Every episode of the show was outlined by the production team first, co-executive producer Tina Gazzerro stated, to ensure that a producible episode will result. "We try to identify where we get our discovery moments, our 'Ah-ha!' moments", Gazzerro told the Pittsburgh Post-Gazette. Information about the event under investigation may also be held back from the students in order to create dramatic tension, and only situations which will have a conclusive outcome are investigated. "We may have information we don't give to [the PRS team]", Gazzerro said, "but we need to make sure [the episode is] produceable." Story arcs were also outlined for each "character" on the show, and the production team had publicly expressed its hope that a romantic relationship would develop between the research team leader Ryan Buell and one of the women on the series. The production team and the show's researchers say that no pressure was put on the research team to act in certain ways or make paranormal discoveries.[verification needed]
A&E had high hopes for the new series. Cable television reality shows about the paranormal require only about a quarter of the budget of a scripted show of the same length. They also draw much-coveted younger viewers, and lean slightly more female than male (a difficult demographic to draw for most cable networks not explicitly targeting women) [verification needed]
Fourteen half-hour episodes were ordered for the first season. A&E upped that order to 20 shows after seeing the pilot and the first few episodes.[verification needed] Had the show not been picked up by A&E, Buell said he had another series deal in the works with the Auerbachs and their production company. The show was initially scheduled to debut in May or June 2007, but was pushed back to December 2007 for undisclosed reasons.
The show debuted on December 10, 2007, with 2.5 million viewers watching the first two back-to-back episodes, making it the third-most watched show on A&E since 2004.[verification needed] The cable network reported that this included 1.6 million people aged 18 to 49 (a highly coveted demographic by broadcasters and advertisers). It also included 1.5 million viewers in the 25-to-54 age range, A&E's target demographic.
The show's second season began on July 28, 2008 on A&E; its third season, on January 19, 2009, the fourth season on December 15, 2009 on A&E, and the DVD release for this season for September 28, 2010. On May 4, 2010, A&E confirmed that Paranormal State was renewed for a fifth season for a total of 20 episodes. On July 27, 2010, A&E Home Video released a 2-DVD set featuring 12 episodes from season two entitled Paranormal State: The Complete Season Two. A special entitled Paranormal State: The New Class aired on November 21, 2010, it featured members of Hoosier State Paranormal. On January 6, 2011, Buell revealed that the series would be ending.
A review called the show "reality TV at its reel frightening best."[verification needed] Most critics who enjoy the show credit it for being "spooky".[verification needed] In a typical comment, one reviewer said the show was "...the perfect blend of bump-in-the-night scariness and cinéma vérité.
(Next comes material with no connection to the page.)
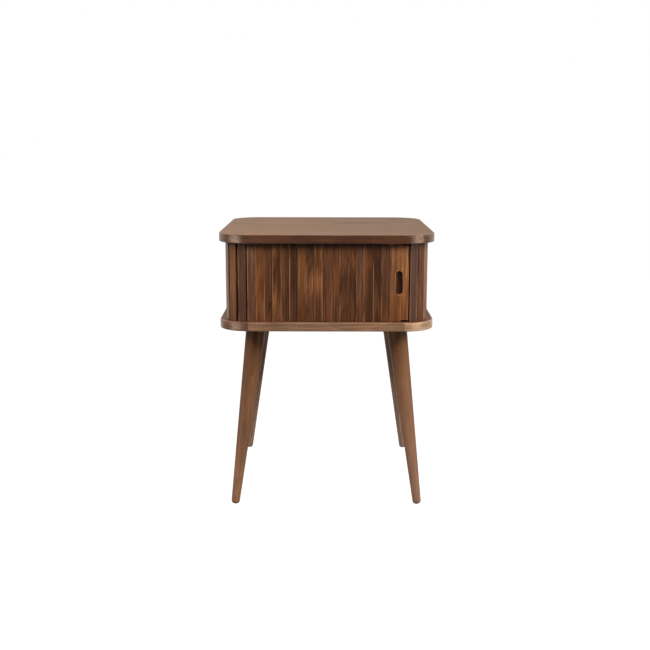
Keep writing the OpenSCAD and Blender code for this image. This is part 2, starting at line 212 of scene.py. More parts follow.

It's 'The Blair Witch Project' meets 'Unsolved Mysteries.' But if you scare easily, don't watch this show alone."[verification needed]
Reviewers have pointed out that the show effectively utilizes a number of cinematic techniques common in horror film. The editing leaves open the question of whether paranormal activity is actually occurring, and the cinematography uses night-vision and infrared photography to create a suspenseful atmosphere. The writing on the show is particularly effective at creating a sense of portent and dread, one reviewer noted, and the music and graphics contribute effectively to the tension and fear as well.[verification needed][verification needed]
At least one critic has pointed out that the investigatory team's failure to definitively find paranormal activity in each episode gives the show credibility over other series about the paranormal lack.[verification needed]
Conversely, the Orange County Register gave it a "dishonorable mention" as one of the worst new shows of the 2007-2008 television season.[verification needed] The New York Times critic Neil Genzlinger faulted the series for being too low-budget and not frightening enough (a The Blair Witch Project minus the fright).
Some reviewers have strongly criticized the high production values which others praise.[verification needed] As one otherwise positive review noted, "The biggest drawback to the series is that it's over-produced, with too many eerie sounds and visual effects. Is the heavy breathing something picked up by PRS microphones, or is it a sound effect added after the fact by the show's producers?"[verification needed]
Critics have also pointed out that the show lacks visual punch. People interviewed in the show declare that they "feel" a spirit next to them, but nothing is shown to the TV viewer. In the series debut, the audience is told that a young boy sees ghosts, but the audience is not able to see any evidence of this.[verification needed] "The most compelling footage seems to come more from the editing room than beyond the grave", noted one industry trade publication.[verification needed] Reviewers say the show also fails to effectively integrate and utilize the team's (apparently) sophisticated audio and video equipment to heighten tension or help support their claims of paranormal activity.[verification needed]
Others have noted that the show's stars are not particularly good performers or presenters.[verification needed][verification needed] Buell and the changing cast of supporting "paranormal trainees", psychologists, counselors and psychics seem inexperienced and are ineffectual at creating a sense of fear or suspense. "Buell looks self-conscious and sounds like he is reading from cue cards", one critic wrote. "The remaining three members of the core team ... don't seem confident or mature enough to take on a crabby Starbucks' manager, much less a demonic presence."[verification needed]
In November 2007, a six-story billboard was erected at the corner of Prince and Mulberry Streets in New York City. Behind the billboard were two directional audio (or audioSpotlights) which produce a highly focused beam of sound. Passers-by who walked directly in the path of the sound would hear spooky, disembodied voices whispering suggestive messages such as "What's that?" and "Who's there? It's not your imagination." But someone standing next to that person would hear nothing. The billboard had a dramatic effect on people coming within range of the "cone of sound" created by the directional audio speakers. The billboard was apparently the first commercial use of the technology on a billboard.